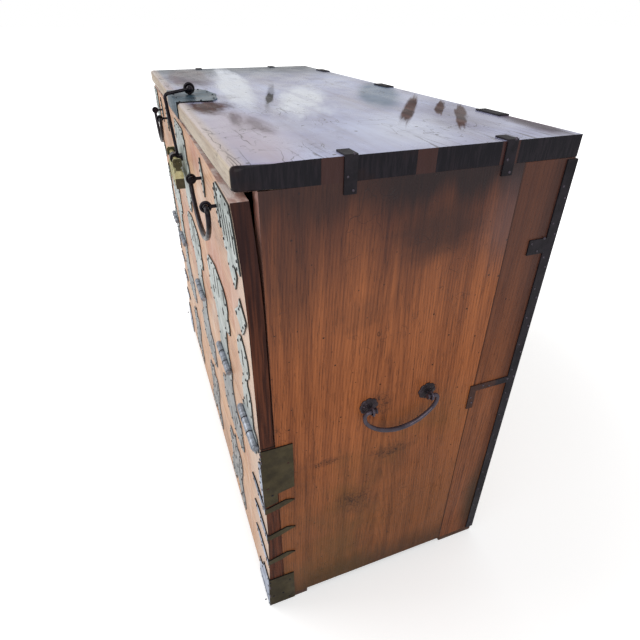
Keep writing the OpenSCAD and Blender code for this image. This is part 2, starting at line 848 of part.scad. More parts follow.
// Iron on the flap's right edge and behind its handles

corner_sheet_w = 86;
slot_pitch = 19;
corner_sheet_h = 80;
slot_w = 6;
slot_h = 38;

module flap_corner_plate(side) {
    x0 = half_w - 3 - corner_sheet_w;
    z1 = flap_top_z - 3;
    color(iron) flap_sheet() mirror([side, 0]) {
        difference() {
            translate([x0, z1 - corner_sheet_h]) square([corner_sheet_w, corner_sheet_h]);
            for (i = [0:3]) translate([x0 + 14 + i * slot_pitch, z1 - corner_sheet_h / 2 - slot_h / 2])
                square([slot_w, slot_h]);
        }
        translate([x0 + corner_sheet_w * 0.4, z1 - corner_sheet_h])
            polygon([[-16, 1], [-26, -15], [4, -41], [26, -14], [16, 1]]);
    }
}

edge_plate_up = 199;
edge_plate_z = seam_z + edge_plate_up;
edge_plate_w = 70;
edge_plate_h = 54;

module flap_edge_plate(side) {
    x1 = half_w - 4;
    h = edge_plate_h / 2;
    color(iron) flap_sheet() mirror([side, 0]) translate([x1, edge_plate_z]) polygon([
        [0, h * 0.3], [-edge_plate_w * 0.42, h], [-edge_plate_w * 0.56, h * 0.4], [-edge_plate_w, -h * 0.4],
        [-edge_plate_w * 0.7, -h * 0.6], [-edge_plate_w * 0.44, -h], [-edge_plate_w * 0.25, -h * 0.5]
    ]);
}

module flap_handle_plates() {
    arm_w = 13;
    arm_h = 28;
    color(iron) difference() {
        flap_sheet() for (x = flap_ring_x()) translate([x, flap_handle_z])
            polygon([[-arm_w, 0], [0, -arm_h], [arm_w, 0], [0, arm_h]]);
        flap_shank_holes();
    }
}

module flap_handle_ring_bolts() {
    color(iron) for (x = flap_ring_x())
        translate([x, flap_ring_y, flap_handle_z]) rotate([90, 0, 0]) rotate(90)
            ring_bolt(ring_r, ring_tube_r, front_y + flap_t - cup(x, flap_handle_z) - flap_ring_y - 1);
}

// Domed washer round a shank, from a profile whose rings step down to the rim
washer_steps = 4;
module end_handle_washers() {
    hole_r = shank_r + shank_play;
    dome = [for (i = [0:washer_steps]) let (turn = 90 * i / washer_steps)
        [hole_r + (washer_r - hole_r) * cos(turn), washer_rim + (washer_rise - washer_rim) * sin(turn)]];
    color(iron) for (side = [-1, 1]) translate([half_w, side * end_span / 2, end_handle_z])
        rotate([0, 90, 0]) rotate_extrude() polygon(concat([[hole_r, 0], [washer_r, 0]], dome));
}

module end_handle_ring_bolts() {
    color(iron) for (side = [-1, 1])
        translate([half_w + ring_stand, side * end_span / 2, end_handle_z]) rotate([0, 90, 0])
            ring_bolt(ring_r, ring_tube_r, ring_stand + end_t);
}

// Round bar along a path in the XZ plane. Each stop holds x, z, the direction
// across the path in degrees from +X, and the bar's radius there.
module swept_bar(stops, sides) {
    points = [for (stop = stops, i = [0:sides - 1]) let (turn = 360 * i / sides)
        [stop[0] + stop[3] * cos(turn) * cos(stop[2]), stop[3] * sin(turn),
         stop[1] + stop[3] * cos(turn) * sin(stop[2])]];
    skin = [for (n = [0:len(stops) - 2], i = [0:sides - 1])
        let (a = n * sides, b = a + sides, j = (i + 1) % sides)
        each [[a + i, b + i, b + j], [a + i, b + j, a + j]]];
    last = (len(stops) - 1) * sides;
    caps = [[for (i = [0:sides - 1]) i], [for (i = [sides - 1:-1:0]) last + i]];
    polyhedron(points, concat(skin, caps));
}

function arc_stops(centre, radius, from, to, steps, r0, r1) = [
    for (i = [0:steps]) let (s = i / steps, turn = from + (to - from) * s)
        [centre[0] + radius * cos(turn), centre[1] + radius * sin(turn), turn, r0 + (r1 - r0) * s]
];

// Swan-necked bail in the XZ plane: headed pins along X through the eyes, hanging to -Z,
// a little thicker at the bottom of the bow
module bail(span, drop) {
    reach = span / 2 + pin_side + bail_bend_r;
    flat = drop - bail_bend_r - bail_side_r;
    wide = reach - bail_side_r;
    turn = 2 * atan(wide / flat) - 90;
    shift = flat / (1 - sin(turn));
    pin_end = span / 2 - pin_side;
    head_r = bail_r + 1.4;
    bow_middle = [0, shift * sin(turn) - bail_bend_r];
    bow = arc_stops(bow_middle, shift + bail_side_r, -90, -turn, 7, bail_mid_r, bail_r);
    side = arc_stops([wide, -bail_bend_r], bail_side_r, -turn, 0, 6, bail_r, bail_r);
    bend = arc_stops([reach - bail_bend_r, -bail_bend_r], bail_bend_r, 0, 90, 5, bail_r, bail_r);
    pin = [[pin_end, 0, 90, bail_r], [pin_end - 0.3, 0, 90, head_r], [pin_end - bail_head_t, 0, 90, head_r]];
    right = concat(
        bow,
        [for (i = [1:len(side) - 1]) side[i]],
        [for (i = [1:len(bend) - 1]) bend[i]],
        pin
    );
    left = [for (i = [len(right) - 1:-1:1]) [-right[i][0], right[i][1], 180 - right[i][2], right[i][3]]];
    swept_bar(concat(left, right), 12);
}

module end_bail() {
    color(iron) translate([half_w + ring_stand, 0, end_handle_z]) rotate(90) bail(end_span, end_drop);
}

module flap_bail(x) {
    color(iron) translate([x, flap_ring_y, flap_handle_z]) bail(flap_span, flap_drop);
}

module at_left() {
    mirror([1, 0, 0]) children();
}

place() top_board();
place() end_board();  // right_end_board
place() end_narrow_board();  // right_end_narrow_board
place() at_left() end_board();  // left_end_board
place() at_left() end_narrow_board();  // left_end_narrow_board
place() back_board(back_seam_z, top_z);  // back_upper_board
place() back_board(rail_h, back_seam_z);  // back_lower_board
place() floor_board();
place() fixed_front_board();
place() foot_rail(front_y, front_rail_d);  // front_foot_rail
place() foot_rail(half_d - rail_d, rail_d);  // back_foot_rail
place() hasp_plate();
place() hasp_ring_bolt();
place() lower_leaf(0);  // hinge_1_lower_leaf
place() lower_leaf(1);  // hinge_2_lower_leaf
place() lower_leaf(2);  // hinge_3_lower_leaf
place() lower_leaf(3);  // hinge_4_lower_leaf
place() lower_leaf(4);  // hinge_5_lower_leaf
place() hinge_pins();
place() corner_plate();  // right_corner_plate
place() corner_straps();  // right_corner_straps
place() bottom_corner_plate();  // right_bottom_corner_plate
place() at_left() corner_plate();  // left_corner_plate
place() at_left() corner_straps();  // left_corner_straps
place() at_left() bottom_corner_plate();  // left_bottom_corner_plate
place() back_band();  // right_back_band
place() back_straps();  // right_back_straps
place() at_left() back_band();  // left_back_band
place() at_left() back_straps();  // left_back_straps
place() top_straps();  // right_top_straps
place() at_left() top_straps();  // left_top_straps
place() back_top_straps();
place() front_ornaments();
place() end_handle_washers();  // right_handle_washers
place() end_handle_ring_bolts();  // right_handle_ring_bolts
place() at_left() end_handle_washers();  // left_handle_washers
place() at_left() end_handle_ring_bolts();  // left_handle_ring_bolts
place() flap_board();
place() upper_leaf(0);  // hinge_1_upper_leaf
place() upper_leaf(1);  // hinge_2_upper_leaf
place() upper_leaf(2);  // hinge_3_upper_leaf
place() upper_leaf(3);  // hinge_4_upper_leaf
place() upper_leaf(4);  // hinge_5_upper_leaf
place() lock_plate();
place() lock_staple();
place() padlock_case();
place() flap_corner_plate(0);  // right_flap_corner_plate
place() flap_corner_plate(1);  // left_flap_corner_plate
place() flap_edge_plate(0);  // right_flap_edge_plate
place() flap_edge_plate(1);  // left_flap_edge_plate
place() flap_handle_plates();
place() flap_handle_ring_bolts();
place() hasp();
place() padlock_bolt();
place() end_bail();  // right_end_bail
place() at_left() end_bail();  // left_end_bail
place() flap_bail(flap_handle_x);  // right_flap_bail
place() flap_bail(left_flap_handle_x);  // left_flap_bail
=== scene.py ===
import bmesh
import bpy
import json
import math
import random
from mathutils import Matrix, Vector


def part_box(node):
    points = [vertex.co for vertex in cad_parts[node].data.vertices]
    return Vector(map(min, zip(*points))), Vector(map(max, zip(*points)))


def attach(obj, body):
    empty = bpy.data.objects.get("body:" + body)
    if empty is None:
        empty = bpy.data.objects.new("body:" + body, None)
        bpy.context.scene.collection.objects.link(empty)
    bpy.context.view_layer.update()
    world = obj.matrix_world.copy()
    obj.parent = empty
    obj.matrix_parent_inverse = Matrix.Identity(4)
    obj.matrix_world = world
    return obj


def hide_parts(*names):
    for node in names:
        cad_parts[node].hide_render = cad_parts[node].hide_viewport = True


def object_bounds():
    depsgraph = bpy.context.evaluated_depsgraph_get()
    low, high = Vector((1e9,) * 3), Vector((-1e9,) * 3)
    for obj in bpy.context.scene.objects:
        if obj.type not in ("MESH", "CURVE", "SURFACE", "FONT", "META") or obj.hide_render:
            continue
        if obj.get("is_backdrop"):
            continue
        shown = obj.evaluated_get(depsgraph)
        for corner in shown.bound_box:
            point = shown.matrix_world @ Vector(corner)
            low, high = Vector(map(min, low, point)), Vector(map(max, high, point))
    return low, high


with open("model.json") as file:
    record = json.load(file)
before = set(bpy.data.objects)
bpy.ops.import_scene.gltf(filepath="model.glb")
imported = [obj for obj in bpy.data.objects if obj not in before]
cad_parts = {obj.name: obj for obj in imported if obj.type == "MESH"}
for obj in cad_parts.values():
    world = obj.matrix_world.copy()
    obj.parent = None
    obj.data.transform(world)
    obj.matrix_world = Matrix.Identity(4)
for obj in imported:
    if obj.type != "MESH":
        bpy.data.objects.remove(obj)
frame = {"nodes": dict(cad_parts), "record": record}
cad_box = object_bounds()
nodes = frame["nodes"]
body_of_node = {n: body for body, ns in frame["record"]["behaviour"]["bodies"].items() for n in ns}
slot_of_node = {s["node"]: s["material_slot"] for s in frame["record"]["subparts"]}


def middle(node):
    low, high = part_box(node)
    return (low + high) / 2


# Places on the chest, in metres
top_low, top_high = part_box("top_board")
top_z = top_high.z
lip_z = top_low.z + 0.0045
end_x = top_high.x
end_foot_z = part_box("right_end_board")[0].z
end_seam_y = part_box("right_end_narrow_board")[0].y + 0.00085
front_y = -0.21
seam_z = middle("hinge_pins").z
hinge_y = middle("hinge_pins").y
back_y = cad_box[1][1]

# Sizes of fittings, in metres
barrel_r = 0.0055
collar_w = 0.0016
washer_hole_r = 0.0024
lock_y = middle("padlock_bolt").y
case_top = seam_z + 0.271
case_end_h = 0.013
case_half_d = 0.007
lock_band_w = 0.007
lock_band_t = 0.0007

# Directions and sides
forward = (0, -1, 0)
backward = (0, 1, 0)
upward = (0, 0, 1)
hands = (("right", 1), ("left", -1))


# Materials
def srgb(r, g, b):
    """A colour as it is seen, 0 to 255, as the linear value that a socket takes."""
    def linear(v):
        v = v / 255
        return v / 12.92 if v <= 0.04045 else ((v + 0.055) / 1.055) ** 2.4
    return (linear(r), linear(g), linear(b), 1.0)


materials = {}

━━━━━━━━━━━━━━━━

OBJECTIVE: The lines above from the one containing "place() padlock_bolt();" through the one containing "shown = obj.evaluated_get(depsgraph)" are to be set down exactly, and no others.

SOLVED EXERCISE:
place() padlock_bolt();
place() end_bail();  // right_end_bail
place() at_left() end_bail();  // left_end_bail
place() flap_bail(flap_handle_x);  // right_flap_bail
place() flap_bail(left_flap_handle_x);  // left_flap_bail
=== scene.py ===
import bmesh
import bpy
import json
import math
import random
from mathutils import Matrix, Vector


def part_box(node):
    points = [vertex.co for vertex in cad_parts[node].data.vertices]
    return Vector(map(min, zip(*points))), Vector(map(max, zip(*points)))


def attach(obj, body):
    empty = bpy.data.objects.get("body:" + body)
    if empty is None:
        empty = bpy.data.objects.new("body:" + body, None)
        bpy.context.scene.collection.objects.link(empty)
    bpy.context.view_layer.update()
    world = obj.matrix_world.copy()
    obj.parent = empty
    obj.matrix_parent_inverse = Matrix.Identity(4)
    obj.matrix_world = world
    return obj


def hide_parts(*names):
    for node in names:
        cad_parts[node].hide_render = cad_parts[node].hide_viewport = True


def object_bounds():
    depsgraph = bpy.context.evaluated_depsgraph_get()
    low, high = Vector((1e9,) * 3), Vector((-1e9,) * 3)
    for obj in bpy.context.scene.objects:
        if obj.type not in ("MESH", "CURVE", "SURFACE", "FONT", "META") or obj.hide_render:
            continue
        if obj.get("is_backdrop"):
            continue
        shown = obj.evaluated_get(depsgraph)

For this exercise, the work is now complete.